THAAP conference: ‘Mughal art transcends traditional media’

‘Punjabi is still a language of business, it has failed to receive political grounding’.


Our Correspondent December 08, 2013
Papers reviewed Mughal miniature art, the evolution of courtyards, architectural transformations in Punjab, the loss of Punjabi language and the sacred roots of Punjabi culture. PHOTO: facebook.com/Thaap

LAHORE:


The discourse on language, culture, arts and architecture continued on the second day of the Trust for History, Art and Architecture, Pakistan’s (THAAP) conference.


The papers presented on Saturday reviewed Mughal miniature art, the evolution of courtyards, architectural transformations in the Punjab, the loss of Punjabi language and the sacred roots of Punjabi culture.

Participants came from the Lahore University of Management Sciences, Kinnaird College for Women, Indus Valley School of Art, the University of Engineering and Technology Lahore, Punjab University, the University of Gujrat, the Beaconhouse National University and the National College of Arts.

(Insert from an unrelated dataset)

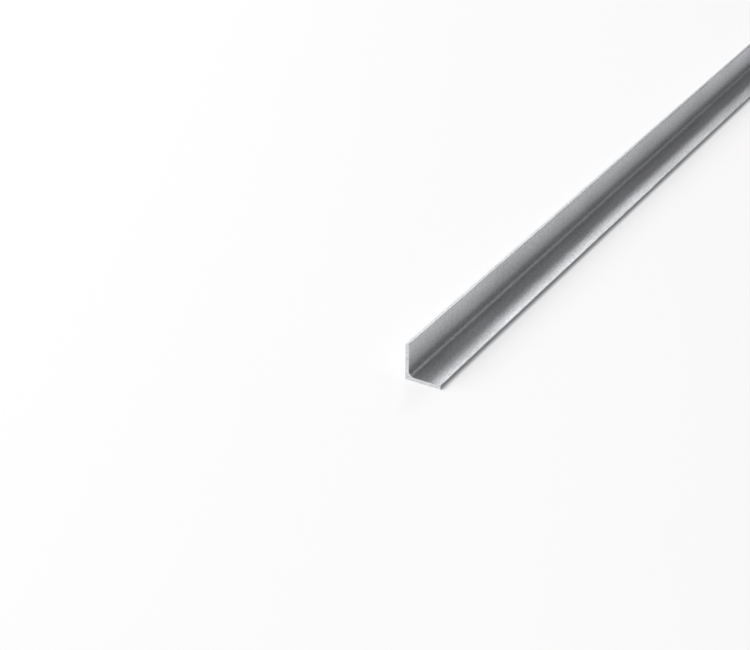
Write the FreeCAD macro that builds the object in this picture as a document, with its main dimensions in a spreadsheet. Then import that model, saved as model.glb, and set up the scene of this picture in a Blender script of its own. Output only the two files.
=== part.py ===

Aqsa Yasin and Bazla Manzoor of Bazal Associates presented a paper titled Evolution of Courtyards in Central Punjab – Pakistan. Their study focused on Sardar Saheb Haveli, near Chiniot. Yasin, a young engineer, and Manzoor, an architect, spoke about the architecture of central Punjab and the functional features of courtyards. Yasin said the architectural concepts of the province were not limited to it. The region had adopted several concepts introduced by its invaders, she said.

Many architectural concepts in central Punjab, which includes Jhang, Faisalabad, Khanewal, Sargodha and Toba Tek Singh, are unique, she said, but are not completely detached from architecture in the rest of the province.

Courtyards of structures in central Punjab offered their residents open spaces within the building, as well as natural ventilation, said Manzoor. “But their greatest use was to provide privacy for household women,” she said. In view of cultural and religious norms of the region, the courtyards offered women an open air venue where their privacy would not be compromised.



Discussing the architectural features of Sardar Saheb Haveli, Manzoor said the courtyard constituted almost 33 per cent of the building’s area.

Osama Ahmad, an undergraduate student and research associate at LUMS, presented his paper on Punjab’s Architectural Transformations. The paper covered Indo-Greek classicism to British Colonial neo-classicism era. Ahmad spoke about the famous Montgomery and the Lawrence Halls in Lahore. The two structures, he said, now called the Quaid-i-Azam library, were initially used to host state events and balls. The two halls were constructed by G Stone in the late 1800s. The grand structures intended to reflect the grandeur of the Raj.

“Expressions of Mughal art have gone beyond the canvas,” said Abdullah Qureshi, artist and curator of the 39-K Art Gallery. His paper titled The Space of the Mughal Miniature focused on the shifting boundaries of paintings in the region. Qureshi said the boundaries had expanded physically and conceptually. Artists did not confine their expression to paint and canvass but took on various media. “It has transcended its physical space with artists now using sounds and their bodies to recreate the Mughal space,” he said. “Kathak dance and classical music had been used for that purpose.”

Dr Tariq Rehman’s paper How Punjab lost its Punjabi received loud applause. Rehman said while Punjabi was still a language of business, it had failed to receive political grounding. “It could be because Punjab lost much of its territory to India,” he said.

Responding to a query, Dr Rehman said Punjabi would have to be taught in schools and used on a large scale for any progress in this regard. “When children are schooled in a certain language it helps generate greater understanding and awareness of the language,” he said, “but this must be practised across the board, especially in elite schools.”

Pakistan’s culture was not that different from other postcolonial cultures in that it lay at an uneasy cross-section of two cultural currents - modern and traditional, said architect Taimoor Khan Mumtaz who read a paper on The Sacred Roots of Culture in Punjab.

Khan, an architect at the Kamil Khan Mumtaz Architects, said every individual had multiple identities based on different markers including language, religion, geography and ethnicity.

Published in The Express Tribune, December 8th, 2013.